Aude Mirkovic, maître de conférences en droit privé, et auteur de PMA, GPA, la controverse juridique (2014), est interviewée par Le Point au sujet des pressions faites pour obtenir l’ouverture de la PMA en dehors du cadre thérapeutique, ouvrant la voie aux PMA “de convenance”.
Depuis la loi du 17 mai 2013 qui autorise l’adoption pour les couples de même sexe, alors que la PMA pour les femmes célibataires ou en couple homosexuel est interdite, les tribunaux sont embarrassés face aux demandes d’adoptions d’enfants nés par PMA à l’étranger. Des magistrats viennent de solliciter l’avis de la Cour de Cassation à ce sujet. Récemment, le manifeste des “343 fraudeuses” (Cf. Synthèse Gènéthique du 6 juin 2014) réclamait la “PMA pour toutes les femmes” et demandait qu’un statut soit reconnu à ces enfants nés par PMA. “Mais ces enfants ont déjà un statut” répond Aude Mirkovic. “Ils ont une mère qui les a mis au monde. Hélas ils ne connaissant pas leur père, qui est un donneur anonyme”.
Attention à l’ouverture de la PMA hors des critères thérapeutiques. Pour l’heure, la PMA “vise à remédier à une infertilité pathologique”. Pour elle, la médecine n’a pas à prendre en charge les demandes de PMA qui n’ont pas de visée thérapeutique, rappelant qu’une femme avec une autre femme n’est pas pour autant stérile. Si on accepte d’inséminer des femmes pour d’autres critères, alors il faudra ouvrir la PMA aux veuves, aux ménopausées, etc. Et il faudra s’interroger sur le sens de la technique : “compenser une infertilité médicale ou passer à la PMA de convenance ?”.

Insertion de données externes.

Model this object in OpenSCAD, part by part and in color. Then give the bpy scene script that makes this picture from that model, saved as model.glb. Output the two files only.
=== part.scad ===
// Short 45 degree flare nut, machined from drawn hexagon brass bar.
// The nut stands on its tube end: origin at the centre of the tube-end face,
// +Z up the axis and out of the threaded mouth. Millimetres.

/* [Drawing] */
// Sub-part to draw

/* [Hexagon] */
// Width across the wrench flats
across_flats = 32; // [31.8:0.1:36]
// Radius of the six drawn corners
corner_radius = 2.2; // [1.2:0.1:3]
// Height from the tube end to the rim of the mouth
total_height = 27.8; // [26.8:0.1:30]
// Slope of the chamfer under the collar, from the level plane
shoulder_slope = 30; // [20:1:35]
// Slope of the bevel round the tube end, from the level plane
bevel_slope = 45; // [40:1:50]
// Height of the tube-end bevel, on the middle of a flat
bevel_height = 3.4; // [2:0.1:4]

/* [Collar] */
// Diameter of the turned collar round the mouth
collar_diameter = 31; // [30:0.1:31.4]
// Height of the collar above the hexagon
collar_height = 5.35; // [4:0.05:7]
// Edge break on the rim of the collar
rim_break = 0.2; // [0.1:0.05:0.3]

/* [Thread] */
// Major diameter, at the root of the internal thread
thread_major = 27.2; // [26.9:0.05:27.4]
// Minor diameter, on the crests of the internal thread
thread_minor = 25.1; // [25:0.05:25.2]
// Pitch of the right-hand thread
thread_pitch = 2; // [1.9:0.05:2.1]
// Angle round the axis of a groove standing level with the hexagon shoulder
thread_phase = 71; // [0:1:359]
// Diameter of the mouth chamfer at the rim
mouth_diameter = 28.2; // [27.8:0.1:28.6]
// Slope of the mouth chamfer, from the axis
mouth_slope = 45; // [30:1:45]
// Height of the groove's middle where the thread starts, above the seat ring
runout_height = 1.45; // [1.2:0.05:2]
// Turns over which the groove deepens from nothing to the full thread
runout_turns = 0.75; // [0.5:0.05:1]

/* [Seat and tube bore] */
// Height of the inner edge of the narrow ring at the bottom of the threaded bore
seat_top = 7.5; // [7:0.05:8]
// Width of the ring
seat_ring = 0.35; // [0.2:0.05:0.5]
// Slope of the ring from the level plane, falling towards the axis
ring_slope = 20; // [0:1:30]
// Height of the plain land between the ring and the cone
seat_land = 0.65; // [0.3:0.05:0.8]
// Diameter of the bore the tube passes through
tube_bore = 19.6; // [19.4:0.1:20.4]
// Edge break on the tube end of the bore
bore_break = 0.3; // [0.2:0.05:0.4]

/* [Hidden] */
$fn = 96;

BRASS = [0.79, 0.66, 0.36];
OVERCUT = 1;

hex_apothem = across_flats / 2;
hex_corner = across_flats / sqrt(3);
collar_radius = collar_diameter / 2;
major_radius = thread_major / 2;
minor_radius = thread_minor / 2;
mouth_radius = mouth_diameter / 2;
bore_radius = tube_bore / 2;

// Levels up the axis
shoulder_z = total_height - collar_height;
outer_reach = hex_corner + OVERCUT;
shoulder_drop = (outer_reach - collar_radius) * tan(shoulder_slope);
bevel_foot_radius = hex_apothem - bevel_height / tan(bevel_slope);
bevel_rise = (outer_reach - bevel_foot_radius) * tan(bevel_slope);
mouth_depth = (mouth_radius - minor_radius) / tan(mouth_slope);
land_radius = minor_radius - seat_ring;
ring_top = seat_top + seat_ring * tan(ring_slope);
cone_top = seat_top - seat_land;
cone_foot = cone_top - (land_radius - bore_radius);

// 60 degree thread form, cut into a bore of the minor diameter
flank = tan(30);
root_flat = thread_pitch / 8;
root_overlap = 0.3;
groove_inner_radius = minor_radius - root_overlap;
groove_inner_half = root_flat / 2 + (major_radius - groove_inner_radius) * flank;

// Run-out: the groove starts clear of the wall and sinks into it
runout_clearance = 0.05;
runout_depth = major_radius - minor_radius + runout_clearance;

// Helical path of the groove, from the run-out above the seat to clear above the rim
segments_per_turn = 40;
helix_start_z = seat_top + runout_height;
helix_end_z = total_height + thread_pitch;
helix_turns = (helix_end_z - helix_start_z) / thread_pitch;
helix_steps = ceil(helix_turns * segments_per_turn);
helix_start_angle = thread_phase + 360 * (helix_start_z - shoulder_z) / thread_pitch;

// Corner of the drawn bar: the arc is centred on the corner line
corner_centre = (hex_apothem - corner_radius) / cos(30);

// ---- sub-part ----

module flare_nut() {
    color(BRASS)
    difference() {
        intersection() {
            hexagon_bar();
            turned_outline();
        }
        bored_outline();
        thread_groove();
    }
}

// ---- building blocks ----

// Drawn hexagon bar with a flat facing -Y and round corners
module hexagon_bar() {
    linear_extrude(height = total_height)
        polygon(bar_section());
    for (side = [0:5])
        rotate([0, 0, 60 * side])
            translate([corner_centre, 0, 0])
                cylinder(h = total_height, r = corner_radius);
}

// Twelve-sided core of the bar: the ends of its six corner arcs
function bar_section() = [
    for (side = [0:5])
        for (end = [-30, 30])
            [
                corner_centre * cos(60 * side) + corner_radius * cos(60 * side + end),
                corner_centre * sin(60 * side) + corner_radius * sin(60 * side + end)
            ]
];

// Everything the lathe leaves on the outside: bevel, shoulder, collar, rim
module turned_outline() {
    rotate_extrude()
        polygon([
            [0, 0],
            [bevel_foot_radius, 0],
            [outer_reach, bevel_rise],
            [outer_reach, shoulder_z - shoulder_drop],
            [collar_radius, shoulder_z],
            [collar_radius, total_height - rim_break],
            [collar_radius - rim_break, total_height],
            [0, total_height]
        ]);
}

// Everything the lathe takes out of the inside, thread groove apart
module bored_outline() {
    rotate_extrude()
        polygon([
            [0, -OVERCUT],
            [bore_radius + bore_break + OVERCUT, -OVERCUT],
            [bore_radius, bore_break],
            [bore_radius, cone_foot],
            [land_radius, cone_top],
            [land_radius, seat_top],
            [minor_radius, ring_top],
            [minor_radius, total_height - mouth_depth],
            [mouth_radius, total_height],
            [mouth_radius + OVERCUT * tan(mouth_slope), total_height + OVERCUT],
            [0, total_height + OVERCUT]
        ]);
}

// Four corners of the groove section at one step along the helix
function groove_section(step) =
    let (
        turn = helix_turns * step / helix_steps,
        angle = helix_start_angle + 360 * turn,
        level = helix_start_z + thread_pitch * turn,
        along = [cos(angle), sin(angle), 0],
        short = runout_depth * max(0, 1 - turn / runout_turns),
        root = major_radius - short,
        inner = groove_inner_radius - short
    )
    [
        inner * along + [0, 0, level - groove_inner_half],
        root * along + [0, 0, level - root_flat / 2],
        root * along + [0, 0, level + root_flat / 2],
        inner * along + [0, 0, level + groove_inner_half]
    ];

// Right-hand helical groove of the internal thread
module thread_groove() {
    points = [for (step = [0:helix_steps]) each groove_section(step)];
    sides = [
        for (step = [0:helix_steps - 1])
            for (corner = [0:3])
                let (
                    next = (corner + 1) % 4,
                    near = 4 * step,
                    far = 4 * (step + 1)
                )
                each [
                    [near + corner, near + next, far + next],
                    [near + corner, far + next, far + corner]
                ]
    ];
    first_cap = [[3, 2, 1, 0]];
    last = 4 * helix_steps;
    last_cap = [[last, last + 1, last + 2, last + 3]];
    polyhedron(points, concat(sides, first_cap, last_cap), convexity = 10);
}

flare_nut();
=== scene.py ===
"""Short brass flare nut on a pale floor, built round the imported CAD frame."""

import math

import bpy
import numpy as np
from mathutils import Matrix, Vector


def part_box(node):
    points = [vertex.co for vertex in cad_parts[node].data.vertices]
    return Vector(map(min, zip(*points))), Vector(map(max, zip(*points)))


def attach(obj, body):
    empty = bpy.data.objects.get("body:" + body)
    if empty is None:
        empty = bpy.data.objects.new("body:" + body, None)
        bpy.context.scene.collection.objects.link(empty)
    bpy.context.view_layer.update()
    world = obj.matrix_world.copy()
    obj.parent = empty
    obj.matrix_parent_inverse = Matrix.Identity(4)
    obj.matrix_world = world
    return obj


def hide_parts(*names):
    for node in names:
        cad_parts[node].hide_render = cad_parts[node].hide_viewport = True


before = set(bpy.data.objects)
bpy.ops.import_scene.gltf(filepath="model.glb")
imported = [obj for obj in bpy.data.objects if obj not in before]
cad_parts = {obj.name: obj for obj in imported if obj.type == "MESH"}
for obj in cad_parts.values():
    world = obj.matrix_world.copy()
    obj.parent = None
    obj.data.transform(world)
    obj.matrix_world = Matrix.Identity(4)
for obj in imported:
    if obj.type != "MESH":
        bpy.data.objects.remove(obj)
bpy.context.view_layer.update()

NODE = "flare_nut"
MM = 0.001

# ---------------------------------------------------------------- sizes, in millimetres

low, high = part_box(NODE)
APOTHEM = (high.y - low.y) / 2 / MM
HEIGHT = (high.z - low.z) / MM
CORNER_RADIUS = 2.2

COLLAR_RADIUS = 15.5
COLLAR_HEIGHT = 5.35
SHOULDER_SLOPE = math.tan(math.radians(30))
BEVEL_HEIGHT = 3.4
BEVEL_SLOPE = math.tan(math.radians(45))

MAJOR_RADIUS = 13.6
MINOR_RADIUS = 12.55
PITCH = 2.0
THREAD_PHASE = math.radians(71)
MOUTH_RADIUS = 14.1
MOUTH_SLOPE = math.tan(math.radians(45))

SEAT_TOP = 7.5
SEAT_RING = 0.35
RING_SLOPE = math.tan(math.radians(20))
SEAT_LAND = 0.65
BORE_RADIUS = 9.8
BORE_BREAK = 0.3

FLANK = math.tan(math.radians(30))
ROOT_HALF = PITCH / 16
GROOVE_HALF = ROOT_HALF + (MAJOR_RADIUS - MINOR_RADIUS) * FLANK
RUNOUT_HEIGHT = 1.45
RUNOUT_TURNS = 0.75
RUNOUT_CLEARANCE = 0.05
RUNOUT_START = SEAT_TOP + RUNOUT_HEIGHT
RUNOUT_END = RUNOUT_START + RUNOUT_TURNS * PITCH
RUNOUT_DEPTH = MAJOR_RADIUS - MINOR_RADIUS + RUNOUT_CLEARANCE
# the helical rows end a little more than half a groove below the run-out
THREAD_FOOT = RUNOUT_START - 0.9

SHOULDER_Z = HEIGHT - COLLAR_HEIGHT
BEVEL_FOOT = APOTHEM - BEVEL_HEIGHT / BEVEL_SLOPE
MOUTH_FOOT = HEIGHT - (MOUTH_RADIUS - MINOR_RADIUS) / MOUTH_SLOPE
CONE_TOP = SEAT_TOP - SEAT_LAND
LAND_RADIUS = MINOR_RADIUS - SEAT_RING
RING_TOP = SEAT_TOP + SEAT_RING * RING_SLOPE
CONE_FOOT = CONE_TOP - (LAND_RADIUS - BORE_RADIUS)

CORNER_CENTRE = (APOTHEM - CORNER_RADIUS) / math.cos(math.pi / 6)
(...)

L’intérêt de l’enfant oublié. Pour Aude Mirkovic, invoquer l’intérêt de l’enfant pour demander son adoption après une PMA est une démarche hypocrite. En effet, la convention de New York sur les droits de l’enfant stipule que l’enfant a le droit, dans la mesure du possible, de connaître ses parents et d’être élevé par eux. Or “concevoir des enfants d’un donneur anonyme pour qu’il n’ait pas de père porte atteinte à ce droit élémentaire”. Elle en appelle à “retrouver le contact avec la réalité, et en l’occurrence la réalité biologique”afin que l’enfant ne se trouve pas au cœur de “bricolages procréatifs au gré des accords des adultes”.